Deadline: ‘Killing Eve‘ Star Jodie Comer Wins Top Acting Prize At Evening Standard Theatre Awards For London Stage Debut ‘Prima Facie’

Jodie Comer (Killing Eve) won the best actress prize at the London Evening Standard Theatre Awards for her West End debut performance playing a criminal barrister specialising in defending rapists — who is then sexually assaulted herself.

Comer won critical and public acclaim for the solo role in Prima Facie, which is written by Suzie Miller and directed by Justin Martin. James Bierman’s Empire Street Productions will launch the courtroom drama at Broadway’s Golden Theatre from April 11, 2023.

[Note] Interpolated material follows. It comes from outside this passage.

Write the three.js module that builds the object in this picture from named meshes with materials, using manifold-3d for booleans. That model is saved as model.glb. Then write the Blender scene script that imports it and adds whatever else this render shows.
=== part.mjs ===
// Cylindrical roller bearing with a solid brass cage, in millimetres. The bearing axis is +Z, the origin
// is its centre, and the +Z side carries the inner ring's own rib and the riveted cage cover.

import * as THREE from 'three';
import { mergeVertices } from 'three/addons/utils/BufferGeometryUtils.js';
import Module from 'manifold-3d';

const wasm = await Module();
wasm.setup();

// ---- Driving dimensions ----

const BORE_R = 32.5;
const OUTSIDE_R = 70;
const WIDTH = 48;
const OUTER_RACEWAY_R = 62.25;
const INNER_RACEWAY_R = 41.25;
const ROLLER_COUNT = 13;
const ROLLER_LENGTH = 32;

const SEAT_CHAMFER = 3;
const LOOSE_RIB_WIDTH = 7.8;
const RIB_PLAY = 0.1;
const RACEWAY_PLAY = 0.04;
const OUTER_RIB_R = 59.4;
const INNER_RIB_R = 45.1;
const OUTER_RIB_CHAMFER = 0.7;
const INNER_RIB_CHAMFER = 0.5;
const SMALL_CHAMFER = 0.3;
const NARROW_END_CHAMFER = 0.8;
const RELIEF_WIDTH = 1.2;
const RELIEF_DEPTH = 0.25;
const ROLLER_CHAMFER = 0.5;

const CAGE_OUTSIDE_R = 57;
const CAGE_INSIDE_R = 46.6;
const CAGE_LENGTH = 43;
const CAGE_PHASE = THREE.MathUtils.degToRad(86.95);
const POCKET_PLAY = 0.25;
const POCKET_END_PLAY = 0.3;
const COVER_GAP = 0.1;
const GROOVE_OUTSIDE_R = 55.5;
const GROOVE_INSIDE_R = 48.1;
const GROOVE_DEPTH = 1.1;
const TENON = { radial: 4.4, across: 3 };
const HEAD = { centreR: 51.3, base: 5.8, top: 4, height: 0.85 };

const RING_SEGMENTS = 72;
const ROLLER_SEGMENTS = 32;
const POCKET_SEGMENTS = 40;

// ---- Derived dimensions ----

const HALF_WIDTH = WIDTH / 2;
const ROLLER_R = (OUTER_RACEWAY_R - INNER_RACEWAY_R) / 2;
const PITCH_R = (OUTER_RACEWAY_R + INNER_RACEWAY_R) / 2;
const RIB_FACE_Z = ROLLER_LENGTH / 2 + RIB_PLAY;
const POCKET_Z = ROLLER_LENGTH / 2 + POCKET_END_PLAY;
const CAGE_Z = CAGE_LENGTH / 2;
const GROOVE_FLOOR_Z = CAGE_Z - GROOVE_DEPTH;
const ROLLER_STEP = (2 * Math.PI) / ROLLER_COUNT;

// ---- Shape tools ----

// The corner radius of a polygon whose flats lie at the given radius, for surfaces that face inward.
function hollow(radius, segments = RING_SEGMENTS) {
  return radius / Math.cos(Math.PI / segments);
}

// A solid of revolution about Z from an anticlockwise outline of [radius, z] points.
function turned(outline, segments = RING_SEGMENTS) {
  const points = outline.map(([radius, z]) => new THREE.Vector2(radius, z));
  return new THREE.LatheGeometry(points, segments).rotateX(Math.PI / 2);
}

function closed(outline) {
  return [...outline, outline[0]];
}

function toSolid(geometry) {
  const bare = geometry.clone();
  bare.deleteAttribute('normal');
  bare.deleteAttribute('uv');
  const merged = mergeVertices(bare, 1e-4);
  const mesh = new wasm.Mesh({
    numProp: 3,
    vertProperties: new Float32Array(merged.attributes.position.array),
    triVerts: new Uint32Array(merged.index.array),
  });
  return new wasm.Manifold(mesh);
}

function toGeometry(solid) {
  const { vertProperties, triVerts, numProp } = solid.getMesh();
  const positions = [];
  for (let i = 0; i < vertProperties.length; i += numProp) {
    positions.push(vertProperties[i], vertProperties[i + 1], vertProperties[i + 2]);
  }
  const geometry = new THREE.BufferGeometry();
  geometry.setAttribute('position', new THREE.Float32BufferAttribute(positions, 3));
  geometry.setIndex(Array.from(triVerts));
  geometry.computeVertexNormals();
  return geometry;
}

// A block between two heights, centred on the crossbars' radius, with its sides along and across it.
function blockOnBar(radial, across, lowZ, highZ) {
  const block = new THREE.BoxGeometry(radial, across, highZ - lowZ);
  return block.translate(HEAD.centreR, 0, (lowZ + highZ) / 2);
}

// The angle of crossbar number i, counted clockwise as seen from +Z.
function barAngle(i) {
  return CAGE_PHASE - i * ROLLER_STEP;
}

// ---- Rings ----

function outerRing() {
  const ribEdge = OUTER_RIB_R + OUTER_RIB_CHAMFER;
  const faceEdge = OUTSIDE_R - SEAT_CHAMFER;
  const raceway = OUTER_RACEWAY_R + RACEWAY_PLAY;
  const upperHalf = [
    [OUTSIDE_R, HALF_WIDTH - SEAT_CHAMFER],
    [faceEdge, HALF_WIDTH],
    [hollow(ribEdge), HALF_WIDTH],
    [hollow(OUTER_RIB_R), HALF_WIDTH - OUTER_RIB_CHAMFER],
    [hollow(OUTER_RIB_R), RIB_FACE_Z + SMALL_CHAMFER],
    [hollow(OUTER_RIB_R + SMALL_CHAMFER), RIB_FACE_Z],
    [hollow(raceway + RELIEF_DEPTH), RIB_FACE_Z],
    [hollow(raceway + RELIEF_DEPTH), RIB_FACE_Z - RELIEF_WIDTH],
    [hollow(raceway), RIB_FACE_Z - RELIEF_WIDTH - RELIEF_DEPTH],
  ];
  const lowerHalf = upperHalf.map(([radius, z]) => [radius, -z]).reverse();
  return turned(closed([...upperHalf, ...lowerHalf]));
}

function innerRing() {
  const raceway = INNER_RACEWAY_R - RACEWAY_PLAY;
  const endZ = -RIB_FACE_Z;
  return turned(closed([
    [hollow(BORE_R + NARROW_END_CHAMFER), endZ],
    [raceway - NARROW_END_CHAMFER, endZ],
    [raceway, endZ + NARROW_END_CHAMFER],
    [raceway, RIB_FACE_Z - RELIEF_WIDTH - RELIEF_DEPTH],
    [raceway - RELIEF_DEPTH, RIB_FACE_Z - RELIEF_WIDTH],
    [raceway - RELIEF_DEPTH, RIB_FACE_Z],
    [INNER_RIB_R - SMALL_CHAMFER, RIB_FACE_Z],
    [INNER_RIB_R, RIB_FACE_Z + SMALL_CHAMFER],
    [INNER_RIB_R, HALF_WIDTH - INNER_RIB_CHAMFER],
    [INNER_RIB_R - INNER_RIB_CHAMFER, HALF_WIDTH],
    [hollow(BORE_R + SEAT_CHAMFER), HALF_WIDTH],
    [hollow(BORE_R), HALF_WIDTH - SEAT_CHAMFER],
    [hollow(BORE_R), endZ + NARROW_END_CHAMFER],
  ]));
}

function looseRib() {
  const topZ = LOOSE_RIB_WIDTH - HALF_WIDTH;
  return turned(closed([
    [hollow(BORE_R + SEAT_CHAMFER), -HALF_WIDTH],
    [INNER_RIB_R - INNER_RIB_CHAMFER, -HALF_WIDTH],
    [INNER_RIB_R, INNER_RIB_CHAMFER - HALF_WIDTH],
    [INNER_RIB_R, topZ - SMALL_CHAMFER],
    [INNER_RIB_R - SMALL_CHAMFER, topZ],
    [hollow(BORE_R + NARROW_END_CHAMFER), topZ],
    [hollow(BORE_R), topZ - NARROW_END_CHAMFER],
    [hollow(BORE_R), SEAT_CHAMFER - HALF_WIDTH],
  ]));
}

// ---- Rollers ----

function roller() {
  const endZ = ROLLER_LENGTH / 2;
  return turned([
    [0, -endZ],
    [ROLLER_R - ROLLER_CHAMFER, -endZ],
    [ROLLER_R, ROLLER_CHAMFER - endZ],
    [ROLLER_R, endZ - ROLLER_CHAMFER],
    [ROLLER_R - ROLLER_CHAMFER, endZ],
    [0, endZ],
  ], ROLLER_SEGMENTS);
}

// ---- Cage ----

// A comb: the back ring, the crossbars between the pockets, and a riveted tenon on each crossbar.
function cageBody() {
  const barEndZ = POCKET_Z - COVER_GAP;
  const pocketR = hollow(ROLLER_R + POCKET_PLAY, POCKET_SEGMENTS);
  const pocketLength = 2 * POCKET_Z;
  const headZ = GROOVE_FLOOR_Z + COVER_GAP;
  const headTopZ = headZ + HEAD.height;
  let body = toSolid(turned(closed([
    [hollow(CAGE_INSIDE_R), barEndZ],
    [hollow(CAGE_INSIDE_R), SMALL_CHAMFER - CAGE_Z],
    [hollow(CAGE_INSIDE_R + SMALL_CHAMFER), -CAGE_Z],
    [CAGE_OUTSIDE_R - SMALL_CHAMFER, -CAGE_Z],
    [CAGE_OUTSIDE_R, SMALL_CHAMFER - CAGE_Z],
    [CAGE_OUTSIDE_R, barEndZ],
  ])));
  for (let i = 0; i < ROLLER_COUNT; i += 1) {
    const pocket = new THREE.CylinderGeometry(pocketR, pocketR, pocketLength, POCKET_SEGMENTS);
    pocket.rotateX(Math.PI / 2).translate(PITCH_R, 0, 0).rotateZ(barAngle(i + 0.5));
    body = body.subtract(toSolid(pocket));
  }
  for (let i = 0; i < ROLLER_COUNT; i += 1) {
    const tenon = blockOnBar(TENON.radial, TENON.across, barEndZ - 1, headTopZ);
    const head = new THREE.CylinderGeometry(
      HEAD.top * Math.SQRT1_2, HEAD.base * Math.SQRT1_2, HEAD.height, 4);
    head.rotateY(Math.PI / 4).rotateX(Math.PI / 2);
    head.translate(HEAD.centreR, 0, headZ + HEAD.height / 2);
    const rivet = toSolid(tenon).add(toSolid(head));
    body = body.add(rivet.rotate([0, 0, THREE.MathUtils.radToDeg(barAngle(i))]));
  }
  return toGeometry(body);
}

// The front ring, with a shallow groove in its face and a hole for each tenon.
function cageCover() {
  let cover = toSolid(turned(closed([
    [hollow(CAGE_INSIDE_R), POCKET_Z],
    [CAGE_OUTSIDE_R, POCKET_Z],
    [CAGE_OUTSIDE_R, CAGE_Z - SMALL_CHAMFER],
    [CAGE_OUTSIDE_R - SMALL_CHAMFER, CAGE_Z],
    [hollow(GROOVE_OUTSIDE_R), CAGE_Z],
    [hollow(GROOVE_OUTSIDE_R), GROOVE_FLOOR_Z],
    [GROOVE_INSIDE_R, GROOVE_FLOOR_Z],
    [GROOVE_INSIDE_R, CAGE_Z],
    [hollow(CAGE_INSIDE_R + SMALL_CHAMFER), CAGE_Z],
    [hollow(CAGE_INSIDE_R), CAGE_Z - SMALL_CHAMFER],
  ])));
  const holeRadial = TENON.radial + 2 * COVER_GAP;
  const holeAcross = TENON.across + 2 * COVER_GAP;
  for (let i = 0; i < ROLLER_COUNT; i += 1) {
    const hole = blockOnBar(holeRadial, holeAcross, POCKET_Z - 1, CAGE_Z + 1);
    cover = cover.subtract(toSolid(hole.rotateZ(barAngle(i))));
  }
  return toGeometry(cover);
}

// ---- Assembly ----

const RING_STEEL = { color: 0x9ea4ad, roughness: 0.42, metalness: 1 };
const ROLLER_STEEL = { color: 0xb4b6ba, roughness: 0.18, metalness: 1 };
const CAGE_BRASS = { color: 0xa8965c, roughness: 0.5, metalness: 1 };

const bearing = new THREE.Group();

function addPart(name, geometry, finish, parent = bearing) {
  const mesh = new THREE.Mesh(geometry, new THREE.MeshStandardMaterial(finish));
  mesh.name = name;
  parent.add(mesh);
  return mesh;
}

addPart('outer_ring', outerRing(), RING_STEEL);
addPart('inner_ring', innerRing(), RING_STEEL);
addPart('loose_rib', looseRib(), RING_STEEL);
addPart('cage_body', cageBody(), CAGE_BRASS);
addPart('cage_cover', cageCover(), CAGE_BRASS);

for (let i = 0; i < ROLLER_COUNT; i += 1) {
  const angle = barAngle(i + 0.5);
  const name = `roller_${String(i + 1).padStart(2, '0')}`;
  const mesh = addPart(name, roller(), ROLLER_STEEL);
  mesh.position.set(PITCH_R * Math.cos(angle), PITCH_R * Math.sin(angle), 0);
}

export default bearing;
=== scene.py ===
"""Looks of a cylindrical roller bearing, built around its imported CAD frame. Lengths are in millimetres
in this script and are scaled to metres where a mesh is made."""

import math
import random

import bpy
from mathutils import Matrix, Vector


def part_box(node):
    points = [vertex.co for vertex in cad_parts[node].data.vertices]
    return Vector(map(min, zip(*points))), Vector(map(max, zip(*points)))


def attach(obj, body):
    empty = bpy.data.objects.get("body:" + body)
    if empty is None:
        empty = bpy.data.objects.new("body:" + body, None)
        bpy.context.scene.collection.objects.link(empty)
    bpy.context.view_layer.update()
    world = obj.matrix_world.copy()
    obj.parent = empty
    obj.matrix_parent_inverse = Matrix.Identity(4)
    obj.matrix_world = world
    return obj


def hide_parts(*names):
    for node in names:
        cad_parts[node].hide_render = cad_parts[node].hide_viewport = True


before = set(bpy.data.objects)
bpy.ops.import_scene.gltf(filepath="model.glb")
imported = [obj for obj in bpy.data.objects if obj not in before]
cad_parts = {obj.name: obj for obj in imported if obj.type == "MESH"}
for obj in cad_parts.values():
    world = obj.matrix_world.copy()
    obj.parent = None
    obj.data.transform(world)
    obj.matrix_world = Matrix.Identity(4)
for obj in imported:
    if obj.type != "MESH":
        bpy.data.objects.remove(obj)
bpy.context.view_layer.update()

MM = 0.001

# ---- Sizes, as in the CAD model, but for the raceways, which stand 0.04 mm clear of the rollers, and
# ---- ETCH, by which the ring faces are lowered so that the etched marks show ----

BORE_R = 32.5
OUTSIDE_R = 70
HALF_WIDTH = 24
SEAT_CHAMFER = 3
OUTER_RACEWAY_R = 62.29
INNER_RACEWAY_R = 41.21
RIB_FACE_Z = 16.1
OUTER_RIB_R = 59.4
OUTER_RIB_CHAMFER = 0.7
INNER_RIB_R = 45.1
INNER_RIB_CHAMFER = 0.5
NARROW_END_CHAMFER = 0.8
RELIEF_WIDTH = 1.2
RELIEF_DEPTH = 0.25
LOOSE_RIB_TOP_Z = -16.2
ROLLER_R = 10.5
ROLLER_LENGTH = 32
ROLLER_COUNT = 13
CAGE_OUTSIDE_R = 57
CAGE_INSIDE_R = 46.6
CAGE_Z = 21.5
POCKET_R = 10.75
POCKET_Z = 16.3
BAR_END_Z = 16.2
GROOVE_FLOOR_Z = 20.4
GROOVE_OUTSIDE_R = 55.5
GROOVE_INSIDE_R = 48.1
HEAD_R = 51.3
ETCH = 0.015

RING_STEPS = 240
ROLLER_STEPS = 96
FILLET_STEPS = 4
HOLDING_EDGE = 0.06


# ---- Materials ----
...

Stephen Graham (The Irishman), like Comer a Liverpudlian, presented Comer with the Natasha Richardson Award for Best Actress, named in honor of the star who died in 2009.

Comer told guests, who included Richardson’s mother Dame Vanessa Redgrave and sister Joely Richardson, that her experience in Prima Facie had been “utterly terrifying, having never trained,” added: “I didn’t know if I could execute this.”

However, she praised the production’s creative team for supporting her, “and now I want to do theater at every opportunity,” she added.

James McAvoy was named Best Actor for playing the title role in director Jamie Lloyd’s production of Cyrano de Bergerac. McAvoy was absent from the fun, intimate ceremony at West End theater land restaurant The Ivy, due to filming commitments in Rome.

James Graham (Sherwood) won Best Play for his political drama Best of Enemies, which played at the Young Vic Theatre and starred David Harewood portraying William F. Buckley and Charles Edwards as Gore Vidal. The show has now transferred to the Noel Coward Theatre, with Zachary Quinto taking over as Vidal.

Josie Rourke and Martha Plimpton were on hand to present Lynette Linton with the award for best director. Linton, also artistic chief at London’s Bush Theatre, won for her celebrated production of Pearl Cleage’s Harlem renaissance drama Blues for an Alabama Sky at the National Theatre.

Rourke noted that Linton was only the sixth female recipient of the directing prize in the 66-year history of the awards. [Full disclosure: this writer is a member of the Standard’s judging panel].

The awards have long been recognised for championing newcomers. Judges gave Isobel McArthur the emerging talent award for Pride and Prejudice* (*Sort Of), which put a Glaswegian comedic spin on Jane Austen’s classic tale.

The Charles Wintour award for most promising playwright went to Tyrell Williams for his powerhouse play Red Pitch about three friends who have dreams of football stardom. The play was staged at West London’s Bush Theatre by Daniel Bailey, who encouraged Williams to develop what was originally a ten-minute piece into a fully developed drama that’s now looking to transfer into the West End and to New York.

The London transfer of Daniel Fish’s exceptional adaptation of Oklahoma! won honors for Best Musical and Best Musical Performance for Patrick Vaill, who humanized Jud Fry, the so-called villain of the Rodgers and Hammerstein classic.

Vaill has been on a 15-year journey with Fish and the Fry character, having first worked with Fish on the production at Bard College in 2007 and on stops that have included St. Ann’s Warehouse in Brooklyn, Circle in the Square Theater on Broadway, the Young Vic in London and next year’s transfer to Wyndham’s Theatre in the West End.

Tom Scott won the Best Design prize for Cabaret at the Kit Kat Club.

Special prizes were awarded, in the name of Evening Standard owner Evgeny Lebedev, to Dame Vanessa Redgrave and to Nica Burns, producer and co-owner of Nimax Theatres, which controls six West End theaters.